Step 2: Submit a Practicum Opportunity
Step 3: Conduct student interviews/selection
You determine the application procedure, as well as the number of students you choose to interview. To have a better chance of finding the right student, it is suggested to interview several students. In-person interviews are encouraged to better assess the applicants, as well as to allow the student(s) to experience the travel from their location to your organization’s office. However, if necessary, phone or videoconference interviews are acceptable. After you have selected a student, please inform JHSPH that the position has been filled. JHSPH will then remove your opportunity from the student search site so that students will not continue to contact you about your opportunity.
Step 4: Orient student
After you have selected a student, you will need to orient the student to your organization, (i.e., review the organization’s history, mission, goals, vision, work on a day to day basis, etc.). We encourage you to introduce the students to other staff to allow the student to gain an understanding of the workplace culture. It is important to discuss work logistics, including exchange of contact information, work hours, procedures for absences, parking, ID badges, computer log-ins, etc.

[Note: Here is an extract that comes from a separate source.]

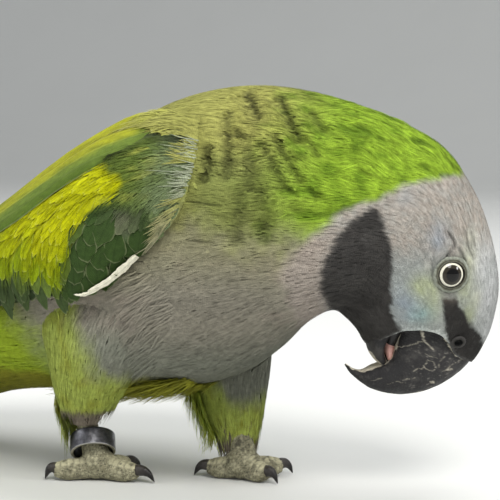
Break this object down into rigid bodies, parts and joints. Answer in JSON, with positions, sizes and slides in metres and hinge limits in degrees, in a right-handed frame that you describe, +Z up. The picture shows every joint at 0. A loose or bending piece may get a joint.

Step 5: Assist Student with the Practicum Learning Plan
The next step is to assist the student with the Practicum Learning Plan. The Practicum Learning Plan is an agreement completed by the student in collaboration with the preceptor, outlining what activities are to be undertaken during what time frame, and outlining the roles and responsibilities of the student and preceptor. The purpose of the plan is to ensure that all parties understand and agree upon the practicum activities. It is VERY IMPORTANT to work with the student to complete and both sign off on this document as soon as possible.
Step 6: Provide Project Information
Provide the student with necessary information, guidance and instruction for them to develop the knowledge, skills, and understanding needed to successfully carry out the project. This may include providing background information, other pertinent project information (e.g., reports, memos, fact sheets, etc.), and directing the student to research the topic (e.g., literature review, seek best practices, etc.).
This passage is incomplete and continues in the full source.